The anticipations of later Hitchcock are hard to overlook. Most blatantly, Daisy (played by June — no surname) is the first in a long line of blondes whose looks get them in trouble. But Novello's languid, martyred glamour, too, foreshadows two apparently contrasting categories of Hitchcock male — the man on the run (Robert Donat in The 39 Steps; Robert Cummings in Saboteur; Cary Grant in North By Northwest); and the morally and/or sexually ambiguous men dotted throughout Hitchcock's oeuvre — Cary Grant in Suspicion; Farley Granger and John Dahl's murderous boys in Rope.

Throughout, the atmosphere shifts queasily between the erotic, the violent and the broadly comic, in a thoroughly characteristic manner. And there are more specific motifs — handcuffs are employed as a metaphor for a sexual relationship, a la 39 Steps.

Spotting this sort of thing is fun; but the revelation of Sunday's screening was that The Lodger can stand on its own as a considerable work of art. Anyone who saw BBC2's Reputations on Hitchcock earlier this year will remember that he made the film after a period in Germany, observing expressionists such as Fritz Lang at work. Their influence is clear in some crazy, forceful touches — a ceiling dissolving to show Novello's feet pacing frantically on the floor above, the way Novello looms out of the fog, a neon sign in the night becoming a disembodied threat: "To-night/Golden Girls".

Indeed, when you compare it with the better known Blackmail (1929), in which Hitchcock had to cope with the distractions of primitive sound technology and a leading lady, Anny Ondra, cursed with a strong foreign accent, The Lodger looks the more assured and gripping.

It helps that the BFI's new print is of astoundingly sharp quality; and Joby Talbot's score, played on Sunday evening by the Matrix Ensemble under Robert Ziegler, responds superbly to the see-sawing tone, the slow ratcheting of tension.
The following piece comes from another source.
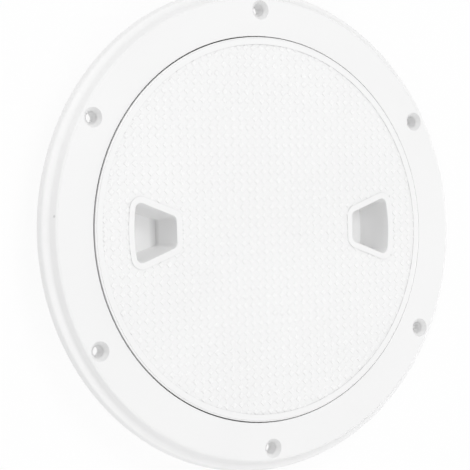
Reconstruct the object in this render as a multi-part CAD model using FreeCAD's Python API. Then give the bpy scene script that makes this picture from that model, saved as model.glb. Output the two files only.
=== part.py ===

As you might expect from a member of Neil Hannon's Divine Comedy, Talbot is a virtuoso of lush, even schmaltzy textures but he also knows when to break the flow of sound, creating moments of silence, hammer-taps of percussion that push the suspense right to the edge.

The one moment that rings false is the finale: Hitchcock provided a fairy-tale resolution — stuck on, so it is said, to satisfy Novello's female fans, though Novello himself went for a darker version when he remade the film a few years later. At this point, Talbot offers a menacing crescendo, seeming to suggest that the happy ending is only make-believe and the real point of the story lies in the murders and the sexual threat. This isn't, I think, what Hitchcock had in mind; but Talbot's conceit doesn't rankle: it's easy to swallow the myth that silent films were primitive, unfulfilled ancestors of the talkies. Talbot's score helps us to take The Lodger seriously.